“I think there was something in my father’s soul that was like Picasso. He dreamed up business ideas,” says Hubert Neumann about the character of his late father, Morton G. Neumann – known to his friends as Mort. The Chicagoan industrialist founded the successful mail-order cosmetics and personal-care company Valmor Products when he recognized there was an untapped market for accessible cosmetics tailored specifically for African American consumers. By selling wholesale to smaller stores, creating a retail mail-order business and recruiting sales agents from across the country, Morton built a successful empire. Yet in art circles, he was to become better known as Pablo Picasso’s “favorite American collector.”
Buste de femme by Pablo Picasso | Françoise Gilot’s Legacy
Neumann’s collecting journey began in the early 1940s when he started purchasing artwork from Marshall Fields, the upmarket department store in Chicago. He initially gravitated towards artists based in his home town, but it was during his trips to Europe after the war that he first encountered Picasso and began collecting in a more serious fashion. Eventually befriending the artist and building a close relationship with Pablo and his companion, Jacqueline Roque, Morton went on to acquire exceptional paintings, works on paper and sculpture from Picasso along with works by many of his contemporaries.
From the 1950s until his death in 1985, Morton – along with his wife, Rose – acquired paintings and sculptures by Joan Miro, Jean Dubuffet, Man Ray, Paul Klee and Alberto Giacometti, among others, as well as a trove of exceptional works by Picasso. One of his art-world peers later noted that Morton’s “talent is visual. Everything is in that great eye.”
That eye was never so finely focused as the moment in 1951 when Neumann purchased Buste de femme from Picasso’s main dealer in Paris, Galerie Lousie Leiris. Executed on 24 March 1949, Buste de femme is among a small but celebrated series of portraits depicting Gilot in labyrinthine contours and rich jewel tones. Held in the Neumann Family Collection ever since, Buste de femme has never been offered at auction before now. As one of the star lots of The New York Sales, this masterwork by Picasso will be offered in The Modern Evening Auction at Sotheby’s New York on 18 November.
“My father was obsessed with certain things he wanted to do with his life. One was to own a Rolls-Royce,” recalls Hubert. “And one of them was to own a Picasso.” He went on to own many. The friendship between Neumann and Picasso was one of mutual and genuine affection. Following one visit with the artist, Morton sent Hubert and his brother, Arthur, postcards signed by Picasso during their lunch.
“There was something in my father’s soul that was like Picasso.”

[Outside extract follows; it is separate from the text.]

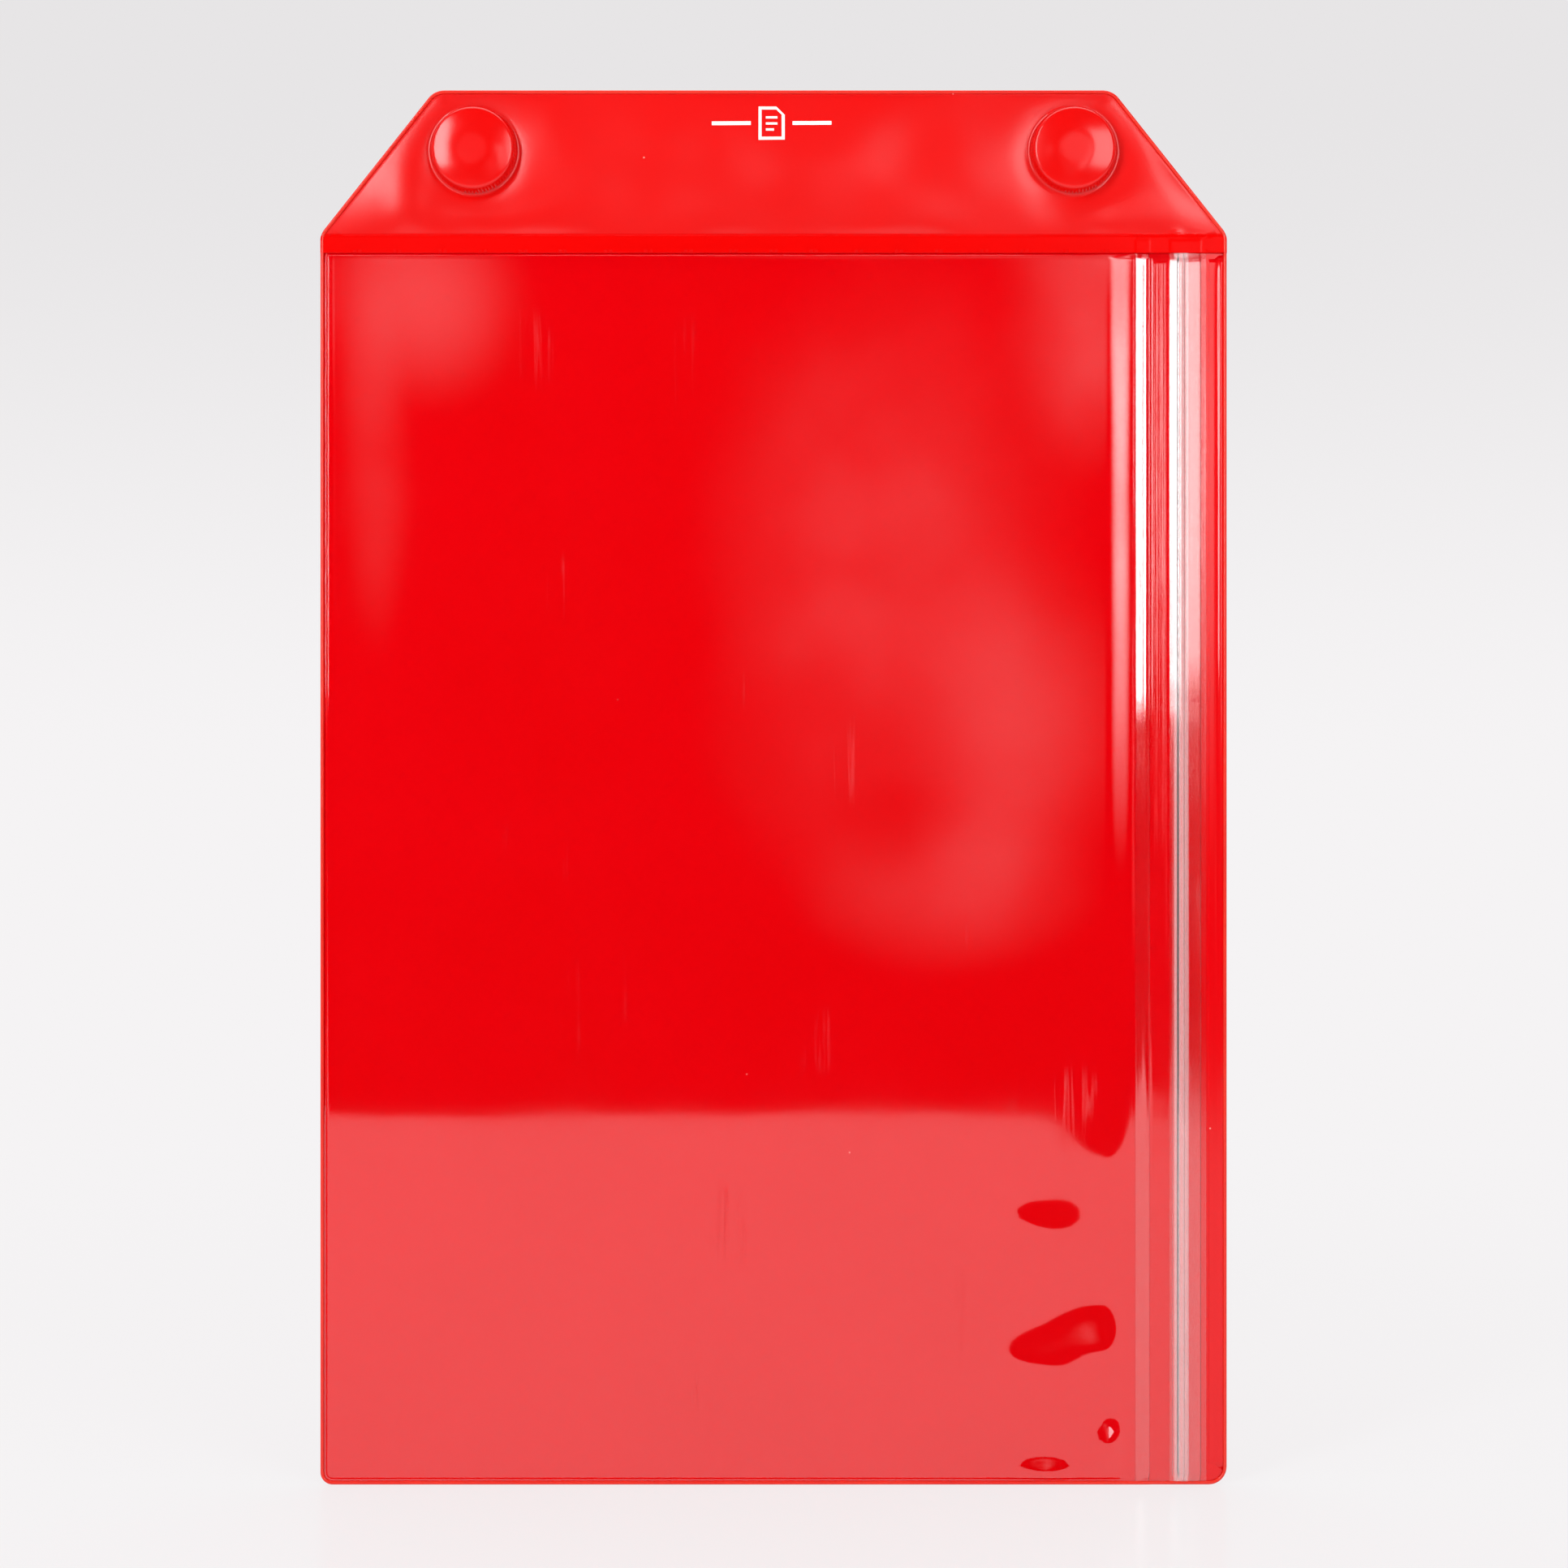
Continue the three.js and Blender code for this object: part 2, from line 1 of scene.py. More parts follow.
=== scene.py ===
# %% [markdown]
# A magnetic document pocket
#
# The real pocket is made of five welded sheets and strips of soft PVC, with two magnets under its
# header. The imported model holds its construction. This lesson gives it its looks: the wavy header
# with its two domes, the clear front film, the weld bead, the milky closing strip with its painted
# sheen, the red sheet, and a studio whose lamps show in all of them.

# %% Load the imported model
import math

import bpy
import numpy as np
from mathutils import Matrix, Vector
from mathutils.geometry import delaunay_2d_cdt


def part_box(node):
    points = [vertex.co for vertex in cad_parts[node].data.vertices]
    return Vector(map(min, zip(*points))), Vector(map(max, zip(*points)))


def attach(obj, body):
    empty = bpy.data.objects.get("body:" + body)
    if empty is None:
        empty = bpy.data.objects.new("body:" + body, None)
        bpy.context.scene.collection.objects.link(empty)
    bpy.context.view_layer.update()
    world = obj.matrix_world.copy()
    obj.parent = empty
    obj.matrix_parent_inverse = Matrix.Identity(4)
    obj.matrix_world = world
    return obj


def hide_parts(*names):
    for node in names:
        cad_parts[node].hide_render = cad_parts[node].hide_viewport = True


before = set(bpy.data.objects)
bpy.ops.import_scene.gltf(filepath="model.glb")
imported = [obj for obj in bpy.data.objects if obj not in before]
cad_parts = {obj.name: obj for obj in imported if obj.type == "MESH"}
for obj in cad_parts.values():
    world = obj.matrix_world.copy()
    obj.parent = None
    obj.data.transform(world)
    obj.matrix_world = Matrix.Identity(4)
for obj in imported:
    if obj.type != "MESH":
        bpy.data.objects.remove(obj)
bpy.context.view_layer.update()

# %% [markdown]
# Sizes
#
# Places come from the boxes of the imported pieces, and what a box can't tell, such as the radius of a
# corner, is written here once. The heights of the sheets are in millimetres in front of the back
# face, because that is how a maker of pockets would think of them: a sheet is a thickness on top of
# another one. The other way would be metres everywhere, but a bead of 0.00025 is hard to read.

# %% Places and thicknesses, in millimetres
MM = 0.001


def box_in_mm(node):
    low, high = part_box(node)
    return np.array(low) / MM, np.array(high) / MM


back_low, back_high = box_in_mm("back_sheet")
header_low, header_high = box_in_mm("header_sheet")
film_low, film_high = box_in_mm("window_film")
front_tape_low, front_tape_high = box_in_mm("zip_front_half")
cap_low, cap_high = box_in_mm("magnet_cap_right")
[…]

The generosity went both ways. In the early 1960s, Morton Neumann – already a collector of Picasso’s work and likely known to the artist – showed up at Picasso’s door with an unusual gift. “I had this idea,” Neumann recalled. “P-a-b-l-o p-i-c-a-s-s-o … that’s 12 letters. So I had wristwatches made up with the letters in place of numerals. I gave six of them to Picasso. I know that he liked them very much, because he saved them and only gave them to bullfighters he admired.”
The artist-collector relationship delivered curious anecdotes over the years. “My mother and father were at lunch with Jacqueline Roque, and my father offered to pay the bill,” recalls Hubert. “And she said that she would cut his throat if he paid the bill. Picasso had this kind of peasant dimension. He had a big wicker basket full of cash, like potatoes, and then he would say, ‘Jacqueline, fill it up again,’ And they would.”
Another great Picasso in the Neumann Family Collection is Femme assise, painted circa 1939, which Morton bought over the phone from the US to Picasso’s dealer in Europe. At the time, placing a trans-Atlantic phone call was both difficult and expensive. During negotiations, Neumann asked for a discount. However, as Hubert recalls, Morton was talking to “a different kind of dealer. He says, ‘Mr. Neumann, I won’t give you any discount, but I’ll pay for the phone call.’”
Years later, in 1980, Buste de femme would feature as a highlight of the landmark exhibition The Morton G. Neumann Family Collection, Selected Works, held at the National Gallery of Art in Washington D.C. before traveling to the Art Institute of Chicago the following year. At the exhibition’s initial opening The Washington Post correspondent was ardent in his praise of the collection, and above all, the man behind it: “Its Picassos are terrific, its Picabia superb. Its Legers, Klees and Man Rays include first-rate examples. But one Morton G. Neumann is the true star of this show.”